Carlos Santana has been terrible this year. He’s also been unlucky. Then again, anybody who its .137 is probably getting a little big unlucky. There are two differences: Santana is still walking a lot this year, and he’s a 28 year old who has been a good offensive player for four straight year. I don’t know how often an established 28-year old falls off the map for no apparent reason, but it’s not often. And then there’s the aforementioned bad luck. Santana has a .167 BABIP, seventh worst of qualified hitters, and he’s hit just 5.5% of his fly balls out of the park, down from 13% last year. He’s lost a few homers there. He definitely hasn’t been as good as he was last year (duh) but these numbers are going to go way up. Santana isn’t going to be a bad hitter. Let’s put him at .250/.373/.420 with 19 homers. A lot better than he’s doing right now.
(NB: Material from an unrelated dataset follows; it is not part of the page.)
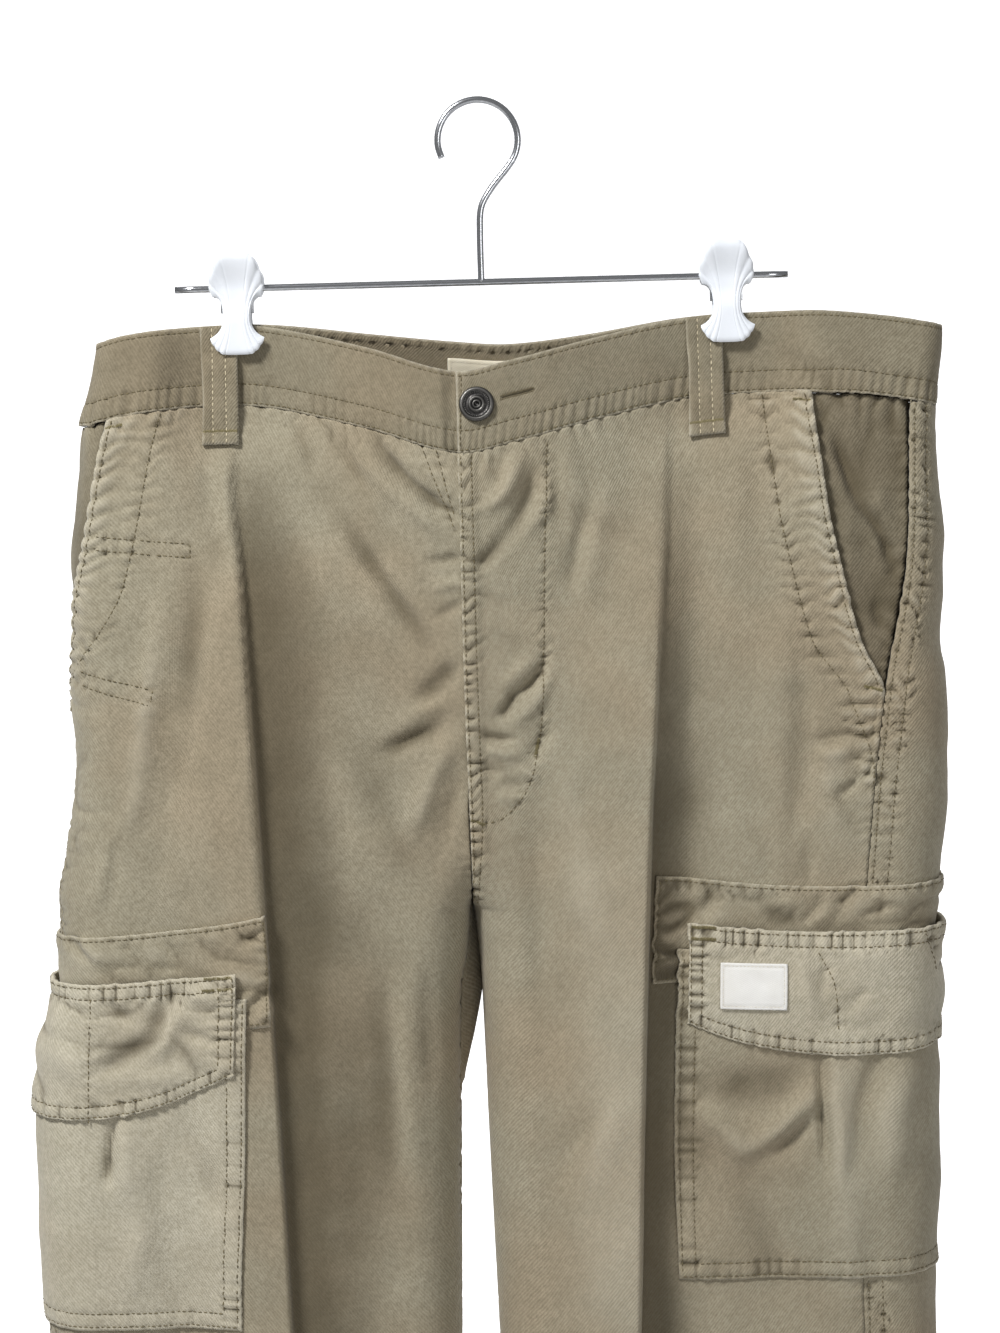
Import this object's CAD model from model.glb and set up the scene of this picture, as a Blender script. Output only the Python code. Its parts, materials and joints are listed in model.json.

Buy: Adam Dunn (.260/.400/.547/5 HR)

Again, I’ll say that this is all relative. Adam Dunn is a buy, but he won’t keep this up. I just think this much ridiculed hitter is going to have his best season offensively since 2010. He’s obviously going to strike out a lot, but he also walks a lot, and has great power. He’s also just 34 years old, which is hard to believe because he has been an everyday player for 13 years and is closing in on 8000 plate appearances. I don’t know that much has changed since last year, but Dunn is due for some good luck (which he is getting). The biggest change is probably the White Sox’ addition of Jose Abreu. Before this year, Dunn had almost no other help in the lineup, at least when it comes to power. Now, Abreu is hitting right before Dunn in the lineup, and since he gets on base a lot, pitchers have to pitch to Dunn. His strikeout rate is actually down to 30%, still insanely high but lowest since 2010. Dunn is also followed in the lineup by Dayan Viciedo, who has turned into a good hitter and is well over .300. Basically, Dunn has gotten better pitches to hit this year. I think his numbers will drop, but I still think he’ll surprise some people. I see him ending at .230/.355/.490 with 36 homers.